FIG. 2 illustrates one of the methods that have been used in the art to overcome the problem of liquid loading. Production tubing 13 is extended to include a ported tubing section 17 and a “dead string” 14. Ported tubing section 17 can be a length of production tubing, for example one joint of production tubing or a smaller length of tubing i.e., a pup joint, having holes 18 drilled therein. The inner diameter (ID) of production tubing section 13 and the ID of dead string 14 are isolated from each other by plug 15. Alternatively, this design can include a “bull plug” on the bottom of dead string 14 to force the flow up to the ported section 17. Thus, fluids do not flow through the ID of dead string 14. Rather, the function of dead string 14 is to decrease the area of the annular space 106 between the dead string and the face of the wellbore (or casing). During operation, gas and formation fluids 11 in perforated interval 102 flow in the annular region 106 around dead string 14. Dead string 14 typically has a larger outer diameter (OD) than production tubing section 13, though the dead string 14 can also be the same size as the production tubing 13. For example, in a well with 4½″ casing having an ID of 4″, the production string might have an OD of 2⅜″ and the dead string might have an OD of 2⅞″. Dead string 14 reduces the flow area in the perforated interval, thereby decreasing the required flow rates (critical velocities) to lift produced liquid in the wellbore to surface and reduce the effects of liquid loading. Formation fluids and gas 11 cross over into the production tubing section 13 via holes 18 in ported tubing section 17.
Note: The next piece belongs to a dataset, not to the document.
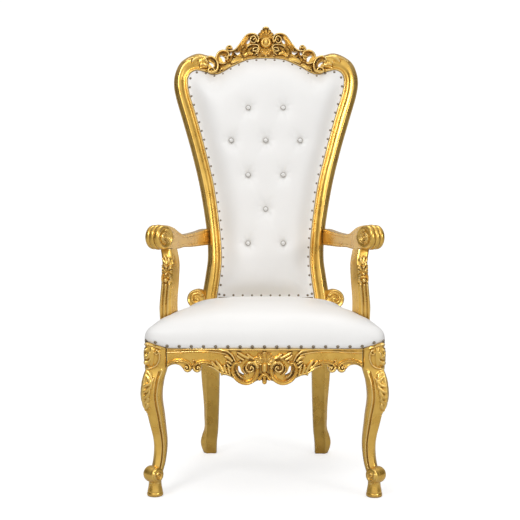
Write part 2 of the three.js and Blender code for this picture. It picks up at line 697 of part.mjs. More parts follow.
// ---------------------------------------------------------------- arms
const ARM_RUN = [ARM.x - ARM.rearX, ARM.y - ARM.rearY];
const ARM_LENGTH = Math.hypot(...ARM_RUN);
const AHEAD = ARM_RUN.map((v) => v / ARM_LENGTH);
const ASIDE = [-AHEAD[1], AHEAD[0]];
// Upper and lower edge of the arm by the share of its length, from the back to the hand.
const ARM_TOP = [
  [-0.2, 786], [0, 784], [0.2, 776], [0.4, 771], [0.57, 769.5], [0.66, 777], [0.8, 794],
  [0.92, 802], [1, 803],
];
const ARM_LOW = [
  [-0.2, 728], [0, 729], [0.4, 728.5], [0.57, 730], [0.66, 727], [0.8, 728], [0.92, 731], [1, 738],
];
const HAND_REEDS = [
  [0, -HAND_HALF], [31, -HAND_HALF], [37, -18], [33.5, -10], [38.5, 0], [33.5, 10], [37, 18],
  [31, HAND_HALF], [0, HAND_HALF],
];

// Place on the arm's own plan: along from the back to the hand, aside away from the sitter.
const onArm = (along, aside, z) => [
  ARM.rearX + AHEAD[0] * along + ASIDE[0] * aside,
  ARM.rearY + AHEAD[1] * along + ASIDE[1] * aside,
  z,
];

function arm(cutters) {
  const rings = [];
  for (let i = 0; i <= 8; i++) {
    const share = lerp(-0.06, 1, i / 8);
    const [top, low] = [valueAt(ARM_TOP, share), valueAt(ARM_LOW, share)];
    const half = ARM.width / 2;
    const flat = half - ARM.edge;
    const section = [
      [-flat, low], [flat, low], [half, low + ARM.edge], [half, top - ARM.edge],
      [flat, top], [-flat, top], [-half, top - ARM.edge], [-half, low + ARM.edge],
    ];
    rings.push(section.map(([aside, z]) => onArm(share * ARM_LENGTH, aside, z)));
  }
  const hand = fromGeometry(
    lathe(HAND_REEDS, 8),
    ([x, y, z]) => onArm(ARM_LENGTH + x, y, ARM.z + z),
  );
  const inward = (u, v, out) => onArm(ARM_LENGTH + u, -HAND_HALF - out, ARM.z + v);
  const parts = [loft(rings), hand];
  parts.push(band(coil([0, 0], 23, 100, 1.25), { width: 8, height: 5, back: -4, place: inward }));
  parts.push(boss([0, 0], 6, 6, 7, inward));
  return union(parts).subtract(cutters);
}

const POST_LEVELS = [SEAT_RAIL_TOP + GAP, 490, 535, 590, 640, 690, POST.top];
// How far the post stands aside and back from the hand, by height.
const POST_ASIDE = [[SEAT_RAIL_TOP, 8], [500, 3], [560, -1], [640, -9], [690, -8], [POST.top, 3]];
const POST_BACK = [[SEAT_RAIL_TOP, 30], [500, 16], [560, 4], [640, 0], [690, 6], [POST.top, 16]];

// Place on the post: ahead and across from its axis.
const onPost = (ahead, across, z) => onArm(
  ARM_LENGTH + POST.ahead - valueAt(POST_BACK, z) + ahead,
  POST.aside + valueAt(POST_ASIDE, z) + across,
  z,
);

function armPost(grow = 0) {
  const rings = [];
  const levels = grow > 0 ? POST_LEVELS.slice(0, 4) : POST_LEVELS;
  for (const [i, level] of levels.entries()) {
    const z = level - (i === 0 ? grow * 2 : 0);
    const wide = POST.width / 2 + 3 * bump((z - SEAT_RAIL_TOP) / 300 + 0.5) + grow;
    const deep = POST.depth / 2 + grow;
    const section = [
      [-deep, -wide], [deep, -wide], [deep + 2, 5 - wide], [deep - 2, 9 - wide], [deep - 2, wide - 9],
      [deep + 2, wide - 5], [deep, wide], [-deep, wide],
    ];
    rings.push(section.map(([ahead, across]) => onPost(ahead, across, z)));
  }
  if (grow > 0) return loft(rings);
  const place = (across, z, out) => onPost(POST.depth / 2 + out, across, z);
  const parts = [loft(rings)];
  const flower = { lobes: 3, spread: 45, inner: 0, outer: 26, width: 12, height: 8, place };
  parts.push(palmette([0, 662], flower));
  parts.push(leaf([[7, 662], [11, 644], [4, 624]], 10, 8, place, 2));
  parts.push(leaf([[-7, 662], [-11, 644], [-4, 624]], 10, 8, place, 2));
  parts.push(boss([0, 636], 8, 9, 10, place));
  return union(parts);
}

// ---------------------------------------------------------------- buttons
const BUTTON_PROFILE = [[0, 0], [BUTTON_RADIUS, 0], [BUTTON_RADIUS, 2.5], [0, 6.5]];
const BUTTON_SIDES = 7;

function buttonGeometry() {
  const turned = lathe(BUTTON_PROFILE, BUTTON_SIDES);
  return geometryOf(fromGeometry(turned, ([x, y, z]) => [x, -y, z]));
}

// How far out a button rests: on the highest part of the face that is under its rim.
function buttonSeat(face, x, z) {
  const heights = [faceOver(face, x, z)];
  for (let k = 0; k < 8; k++) {
    const angle = (k / 8) * 2 * Math.PI;
    const [rimX, rimZ] = [x + BUTTON_RADIUS * Math.cos(angle), z + BUTTON_RADIUS * Math.sin(angle)];
    heights.push(faceOver(face, rimX, rimZ));
  }
  return Math.max(...heights) + GAP;
}

// ---------------------------------------------------------------- the scene graph
function geometryOf(solid, mirrored = false) {
  const { numProp, vertProperties, triVerts } = solid.getMesh();
  const positions = [];
  for (let i = 0; i < vertProperties.length; i += numProp) {
    const [x, y, z] = vertProperties.slice(i, i + 3);
    positions.push(mirrored ? -x : x, y, z);
  }
  const index = mirrored ? [...triVerts].reverse() : [...triVerts];
  const geometry = new THREE.BufferGeometry();
  geometry.setAttribute('position', new THREE.Float32BufferAttribute(positions, 3));
  geometry.setIndex(index);
  return geometry;
}

function piece(name, geometry, finish) {
  const mesh = new THREE.Mesh(geometry, new THREE.MeshStandardMaterial(finish));
  mesh.name = name;
  return mesh;
}

function pair(name, solid, finish) {
  return [
    piece(`${name}_left`, geometryOf(solid, true), finish),
    piece(`${name}_right`, geometryOf(solid), finish),
  ];
}

const mirrorSolid = (solid) => fromGeometry(geometryOf(solid, true));

const stileNotch = stile(2 * GAP);
const postNotch = armPost(1);
const blockNotch = legSolid([402], 14, GAP);
const notches = [postNotch, mirrorSolid(postNotch), blockNotch, mirrorSolid(blockNotch)];

const throne = new THREE.Group();
throne.position.y = PLAN_SHIFT_Y;

const seatFrame = new THREE.Group();
seatFrame.add(...pair('leg_front', frontLeg(), GOLD));
seatFrame.add(...pair('leg_back', rearLeg(), GOLD));
seatFrame.add(piece('apron_front', geometryOf(apron()), GOLD));
seatFrame.add(...pair('rail', sideRail(), GOLD));
seatFrame.add(piece('rail_back', geometryOf(rearRail()), GOLD));
seatFrame.add(piece('seat_board', geometryOf(seatBoard()), LINING));
seatFrame.add(piece('seat_cushion', geometryOf(seatCushion(notches)), LEATHER));
throne.add(seatFrame);

const back = new THREE.Group();
const face = cushionFace();
back.add(...pair('stile', stile(), GOLD));
back.add(piece('crest_rail', geometryOf(crestRail()), GOLD));
const bottomRail = backBottomRail([stileNotch, mirrorSolid(stileNotch)]);
back.add(piece('back_bottom_rail', geometryOf(bottomRail), GOLD));
back.add(piece('back_cushion', geometryOf(backCushion(face)), LEATHER));
back.add(piece('back_panel', geometryOf(backPanel()), LEATHER));
BUTTON_PLACES.forEach(([x, z], i) => {
  const button = piece(`button_${i + 1}`, buttonGeometry(), CRYSTAL);
  button.position.set(...onBack(x, z, buttonSeat(face, x, z)));
  button.rotation.x = -Math.atan(RAKE);
  back.add(button);
});
throne.add(back);

const arms = new THREE.Group();
arms.add(...pair('arm', arm(stileNotch), GOLD));
arms.add(...pair('arm_post', armPost(), GOLD));
throne.add(arms);

export default throne;
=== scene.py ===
# %% [markdown]
# # A carved and gilded throne in white leather
# The real chair is a hardwood frame, carved, covered with gesso and gilded, with a stuffed
# seat and a buttoned back. This lesson dresses the chair's plain solids: every carved piece is
# worked out as a smooth surface first, and the carving is laid on it as strokes, the way a
# carver follows a drawing with a gouge. All lengths are millimetres until a mesh is written.

# %% The frame and the tools
import math

import bpy
import numpy as np
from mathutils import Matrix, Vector


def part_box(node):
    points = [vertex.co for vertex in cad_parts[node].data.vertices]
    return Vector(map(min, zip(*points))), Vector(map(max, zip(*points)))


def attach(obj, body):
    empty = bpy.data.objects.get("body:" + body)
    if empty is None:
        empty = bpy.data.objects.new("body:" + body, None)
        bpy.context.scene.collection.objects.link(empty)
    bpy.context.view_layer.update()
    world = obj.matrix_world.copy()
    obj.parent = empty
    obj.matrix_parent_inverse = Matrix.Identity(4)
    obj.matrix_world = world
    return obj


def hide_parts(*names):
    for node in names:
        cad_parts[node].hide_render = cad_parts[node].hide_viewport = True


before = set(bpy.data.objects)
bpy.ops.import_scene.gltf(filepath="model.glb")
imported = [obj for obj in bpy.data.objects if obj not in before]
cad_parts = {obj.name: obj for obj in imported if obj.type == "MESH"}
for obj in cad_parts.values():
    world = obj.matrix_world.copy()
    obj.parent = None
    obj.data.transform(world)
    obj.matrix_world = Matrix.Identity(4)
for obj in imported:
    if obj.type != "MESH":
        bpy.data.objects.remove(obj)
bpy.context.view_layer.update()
MM = 0.001
APRON_FRONT, APRON_THICK, APRON_HALF, APRON_BOW = -298.0, 26.0, 287.7, 20.0
SHIFT_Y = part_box("apron_front")[1].y / MM - (APRON_FRONT + APRON_THICK)
print("nodes", len(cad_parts), "drawing moved along Y by", round(SHIFT_Y, 2), "mm")

# %% [markdown]
# ## Curves
# Outlines are given by a few knots. A carver's batten bends smoothly through such points, and
# so does a cubic curve whose slope at each knot is taken from its two neighbours.


# %% Steps, bumps and battens
def ease(t):
    """A step with no corner: 3t^2 - 2t^3 between 0 and 1, flat outside."""
    t = np.clip(t, 0.0, 1.0)
    return t * t * (3 - 2 * t)


def bump(t):
    """Half a sine wave over 0 to 1, nothing outside."""
    return np.sin(np.pi * np.clip(t, 0.0, 1.0))


def mix(a, b, t):
    """The value a share t of the way from a to b."""
    return a + (b - a) * t


def hump(x, centre, width):
    """A bell: exp of minus the square of (x - centre) / width."""
    return np.exp(-(((x - centre) / width) ** 2))


def squared(angle, power):
    """Cosine c, sine s and radius of |c|^p + |s|^p = 1: a circle at p = 2, nearly a square at p = 11."""
    c, s = np.cos(angle), np.sin(angle)
    return c, s, (np.abs(c) ** power + np.abs(s) ** power) ** (-1 / power)


def through(knots, x):
    """A cubic through rows of (x, values): Hermite pieces whose slopes are those of the parabola through
    three knots."""
    knots = np.asarray(knots, float)
    at, value = knots[:, 0], knots[:, 1:]
    slope = np.gradient(value, at, axis=0)
    x = np.clip(np.asarray(x, float), at[0], at[-1])
    i = np.clip(np.searchsorted(at, x, side="right") - 1, 0, len(at) - 2)
    step = (at[i + 1] - at[i])[..., None]
    t = ((x - at[i])[..., None]) / step
    low = (2 * t**3 - 3 * t**2 + 1) * value[i] + (t**3 - 2 * t**2 + t) * step * slope[i]
    high = (3 * t**2 - 2 * t**3) * value[i + 1] + (t**3 - t**2) * step * slope[i + 1]
    return (low + high)[..., 0] if value.shape[1] == 1 else low + high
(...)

Perforated regions of a gas well often produce sand, which can stick to the tubing (i.e., to dead string 14 inside the casing), fill the tubing, or fill the wellbore below the dead string 14. Several actions that well operators would typically perform to diagnose and correct these sand problems are not possible with the apparatus illustrated in FIG. 2. and other dead string installations or designs known in the art. For example, plug 15 isolating the dead string from the production string (or a permanent “bull plug” on the bottom of dead string 14, as mentioned above) prevents an operator from accessing the wellbore below the apparatus. Thus the operator lacks the ability to run a wireline to the bottom of the wellbore to check for sand fill levels below the dead string 14. Also, when a tubing string becomes stuck in sand or when the bottom of tubing string becomes filled with sand, i.e., “sanded in,” an operator typically tries to establish fluid flow to the bottom of the tubing string and back up through the annular region to disengage the string from the sand. This operation is not possible with the configuration illustrated in FIG. 2 because the holes in 17 can not be isolated and the bull plug would prevents the ability to get circulation fluids to the bottom of the production tubing.
Another deficiency in the configuration illustrated in FIG. 2 is that perforated tubing section 17 limits an operator's ability run fluid down the annular region between the tubing and the casing to the bottom of the wellbore because such fluids would tend to cross over into the ID of the tubing via holes 18. Thus, the configuration illustrated in FIG. 2 severely limits an operator's ability to access regions of the wellbore below plug 15, for example, to deliver chemical foamer to the end of the dead string.